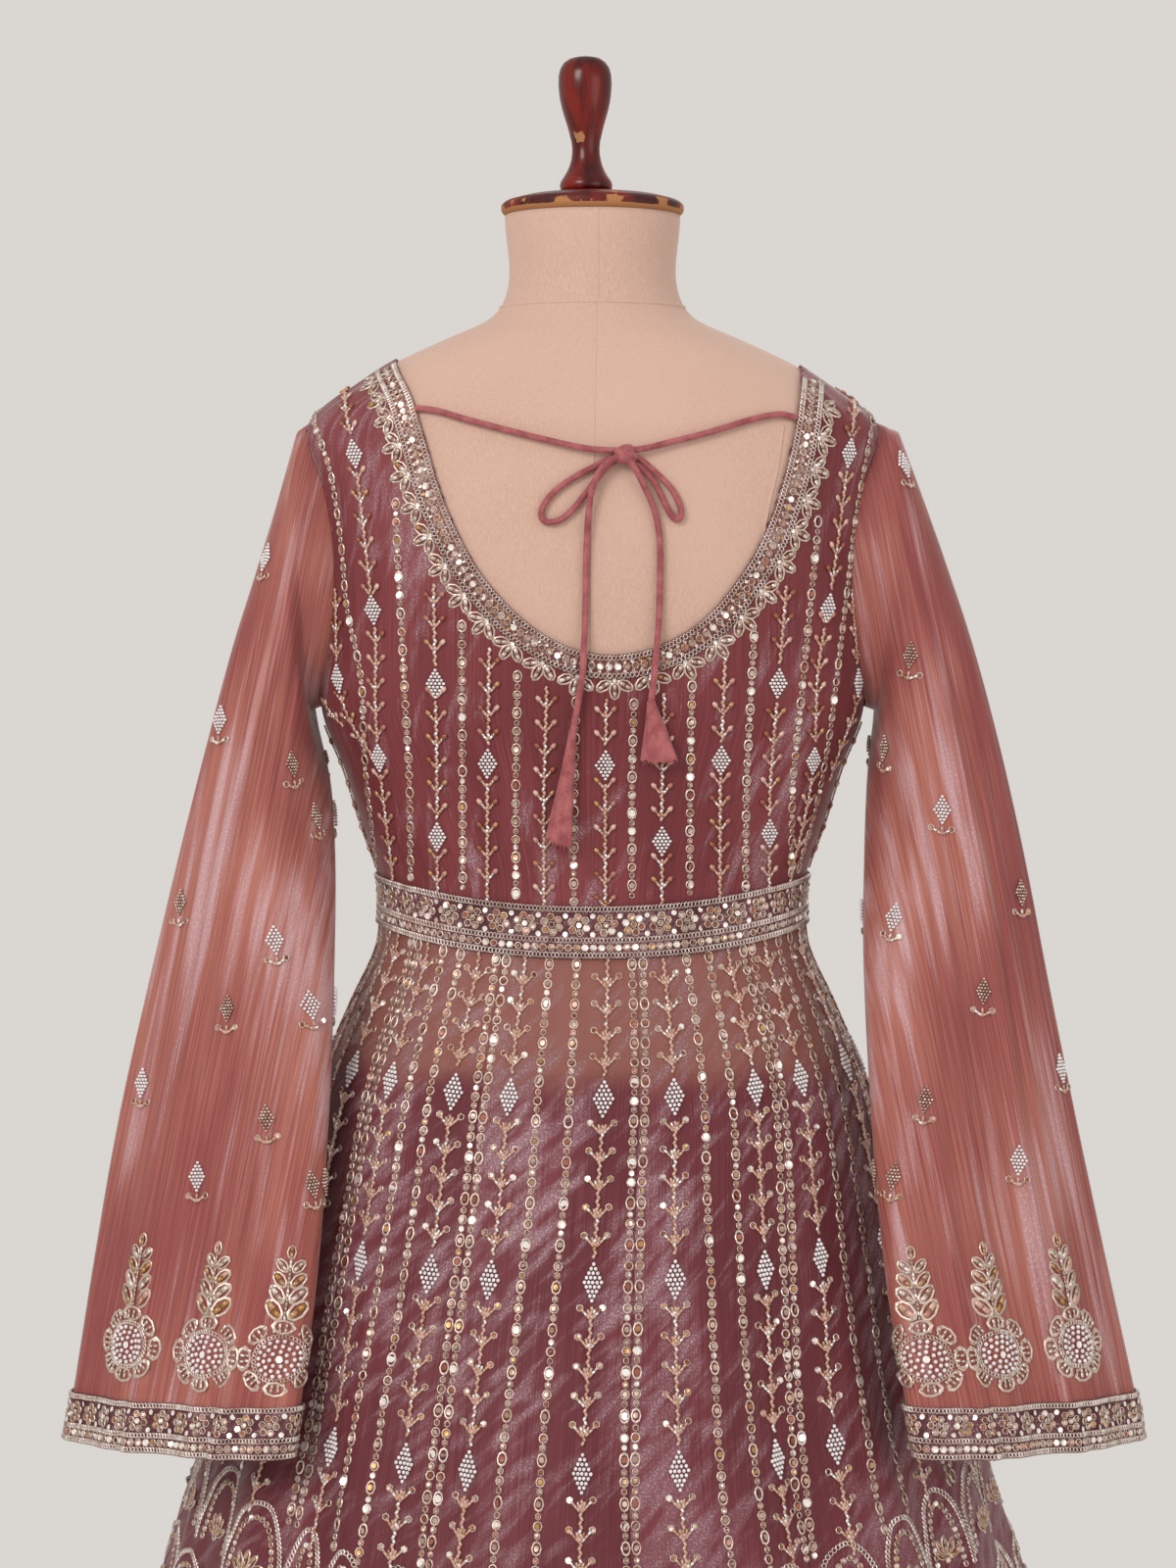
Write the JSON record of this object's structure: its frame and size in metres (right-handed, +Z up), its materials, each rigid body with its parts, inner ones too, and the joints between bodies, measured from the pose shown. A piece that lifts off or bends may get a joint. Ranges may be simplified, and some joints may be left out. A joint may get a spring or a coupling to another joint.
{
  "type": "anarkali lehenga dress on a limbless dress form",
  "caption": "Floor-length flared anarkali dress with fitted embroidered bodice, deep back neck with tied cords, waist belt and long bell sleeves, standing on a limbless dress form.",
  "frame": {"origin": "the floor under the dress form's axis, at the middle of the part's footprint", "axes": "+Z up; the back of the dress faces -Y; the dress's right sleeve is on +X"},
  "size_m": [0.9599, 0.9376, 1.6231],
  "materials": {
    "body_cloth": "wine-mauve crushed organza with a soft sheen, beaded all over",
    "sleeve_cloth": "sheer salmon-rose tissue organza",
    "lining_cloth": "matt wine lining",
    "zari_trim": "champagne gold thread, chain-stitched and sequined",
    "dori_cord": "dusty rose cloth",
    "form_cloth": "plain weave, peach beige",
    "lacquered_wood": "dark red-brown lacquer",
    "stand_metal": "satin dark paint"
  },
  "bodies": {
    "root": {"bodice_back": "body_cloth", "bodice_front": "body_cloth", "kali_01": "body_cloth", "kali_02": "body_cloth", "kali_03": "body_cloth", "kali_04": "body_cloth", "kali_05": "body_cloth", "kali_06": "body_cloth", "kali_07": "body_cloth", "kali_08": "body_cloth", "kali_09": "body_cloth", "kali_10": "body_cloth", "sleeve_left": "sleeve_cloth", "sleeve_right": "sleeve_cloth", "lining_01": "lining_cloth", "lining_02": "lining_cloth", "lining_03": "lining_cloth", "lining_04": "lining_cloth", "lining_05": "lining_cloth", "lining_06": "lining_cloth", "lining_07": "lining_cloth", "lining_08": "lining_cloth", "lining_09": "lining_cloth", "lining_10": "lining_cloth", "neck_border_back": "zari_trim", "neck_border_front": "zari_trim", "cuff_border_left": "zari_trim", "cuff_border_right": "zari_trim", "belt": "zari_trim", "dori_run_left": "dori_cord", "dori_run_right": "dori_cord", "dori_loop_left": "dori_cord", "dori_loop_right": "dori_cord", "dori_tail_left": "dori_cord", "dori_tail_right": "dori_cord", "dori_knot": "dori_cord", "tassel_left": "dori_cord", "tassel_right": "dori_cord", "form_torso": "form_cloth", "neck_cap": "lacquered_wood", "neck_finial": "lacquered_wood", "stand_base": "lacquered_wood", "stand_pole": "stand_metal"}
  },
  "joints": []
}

■ ■ ■ ■

▶ _Aim_
Reproduce the material precisely, including every line.

▶ _Task output_
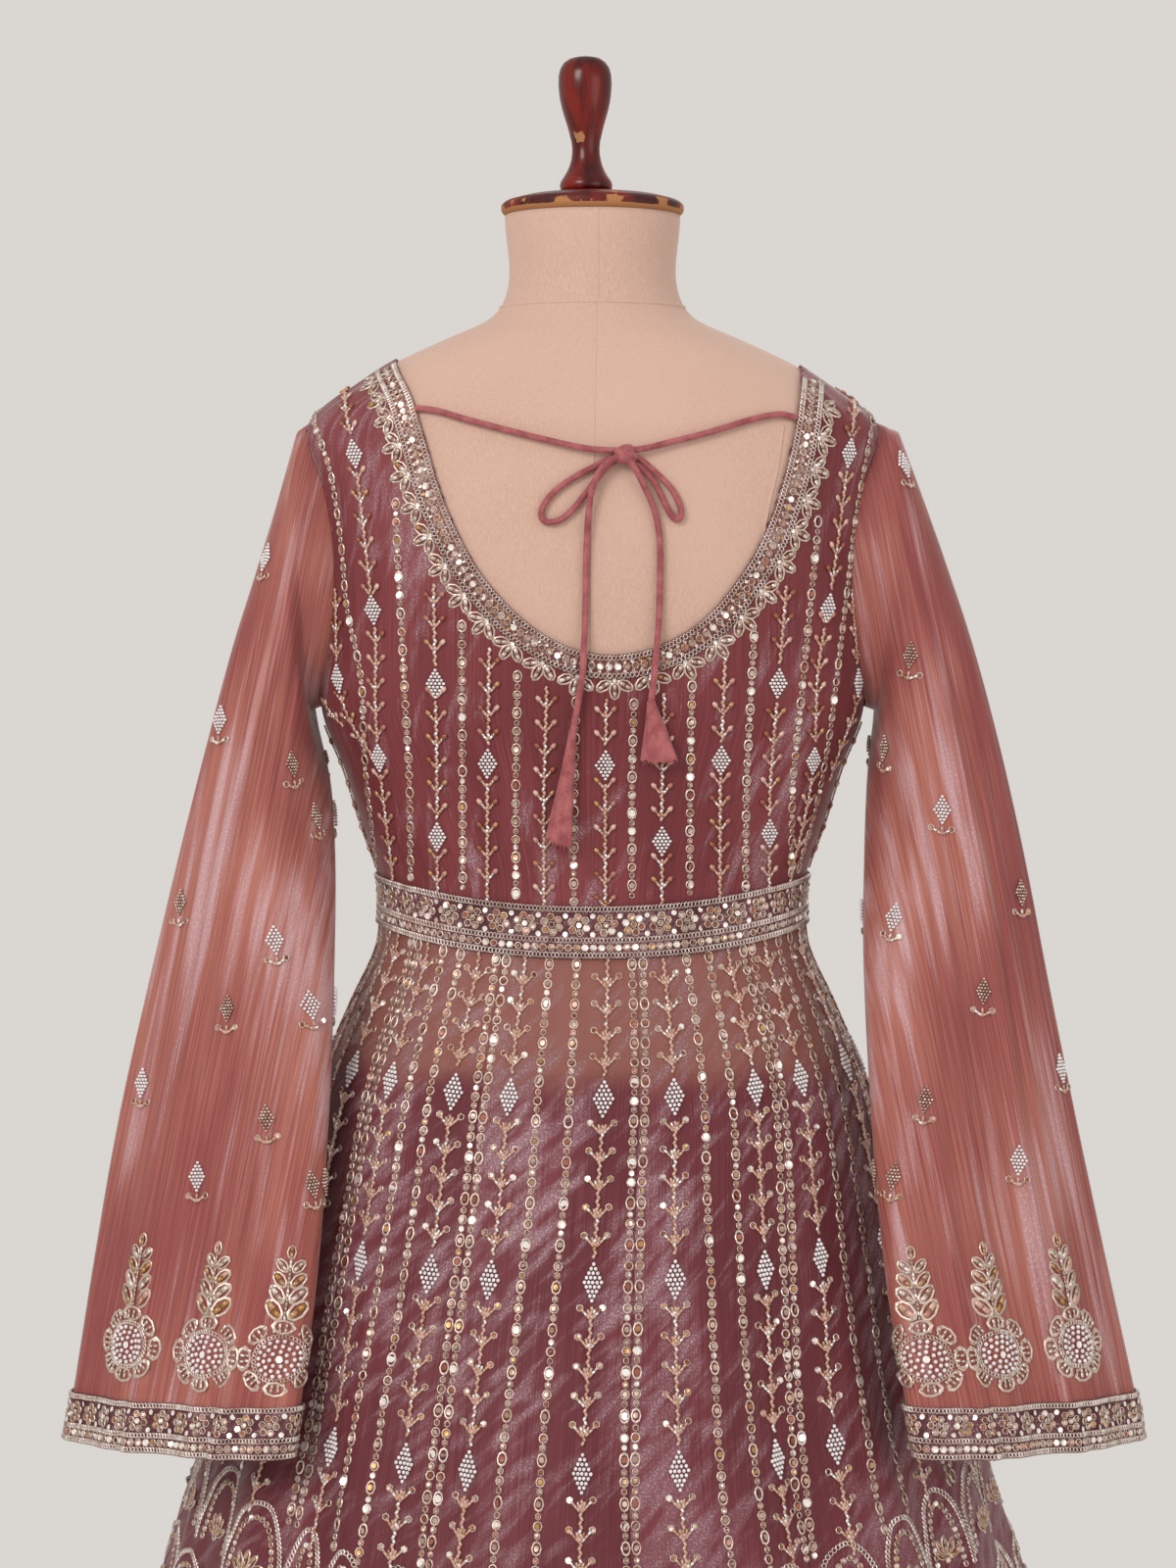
Write the JSON record of this object's structure: its frame and size in metres (right-handed, +Z up), its materials, each rigid body with its parts, inner ones too, and the joints between bodies, measured from the pose shown. A piece that lifts off or bends may get a joint. Ranges may be simplified, and some joints may be left out. A joint may get a spring or a coupling to another joint.
{
  "type": "anarkali lehenga dress on a limbless dress form",
  "caption": "Floor-length flared anarkali dress with fitted embroidered bodice, deep back neck with tied cords, waist belt and long bell sleeves, standing on a limbless dress form.",
  "frame": {"origin": "the floor under the dress form's axis, at the middle of the part's footprint", "axes": "+Z up; the back of the dress faces -Y; the dress's right sleeve is on +X"},
  "size_m": [0.9599, 0.9376, 1.6231],
  "materials": {
    "body_cloth": "wine-mauve crushed organza with a soft sheen, beaded all over",
    "sleeve_cloth": "sheer salmon-rose tissue organza",
    "lining_cloth": "matt wine lining",
    "zari_trim": "champagne gold thread, chain-stitched and sequined",
    "dori_cord": "dusty rose cloth",
    "form_cloth": "plain weave, peach beige",
    "lacquered_wood": "dark red-brown lacquer",
    "stand_metal": "satin dark paint"
  },
  "bodies": {
    "root": {"bodice_back": "body_cloth", "bodice_front": "body_cloth", "kali_01": "body_cloth", "kali_02": "body_cloth", "kali_03": "body_cloth", "kali_04": "body_cloth", "kali_05": "body_cloth", "kali_06": "body_cloth", "kali_07": "body_cloth", "kali_08": "body_cloth", "kali_09": "body_cloth", "kali_10": "body_cloth", "sleeve_left": "sleeve_cloth", "sleeve_right": "sleeve_cloth", "lining_01": "lining_cloth", "lining_02": "lining_cloth", "lining_03": "lining_cloth", "lining_04": "lining_cloth", "lining_05": "lining_cloth", "lining_06": "lining_cloth", "lining_07": "lining_cloth", "lining_08": "lining_cloth", "lining_09": "lining_cloth", "lining_10": "lining_cloth", "neck_border_back": "zari_trim", "neck_border_front": "zari_trim", "cuff_border_left": "zari_trim", "cuff_border_right": "zari_trim", "belt": "zari_trim", "dori_run_left": "dori_cord", "dori_run_right": "dori_cord", "dori_loop_left": "dori_cord", "dori_loop_right": "dori_cord", "dori_tail_left": "dori_cord", "dori_tail_right": "dori_cord", "dori_knot": "dori_cord", "tassel_left": "dori_cord", "tassel_right": "dori_cord", "form_torso": "form_cloth", "neck_cap": "lacquered_wood", "neck_finial": "lacquered_wood", "stand_base": "lacquered_wood", "stand_pole": "stand_metal"}
  },
  "joints": []
}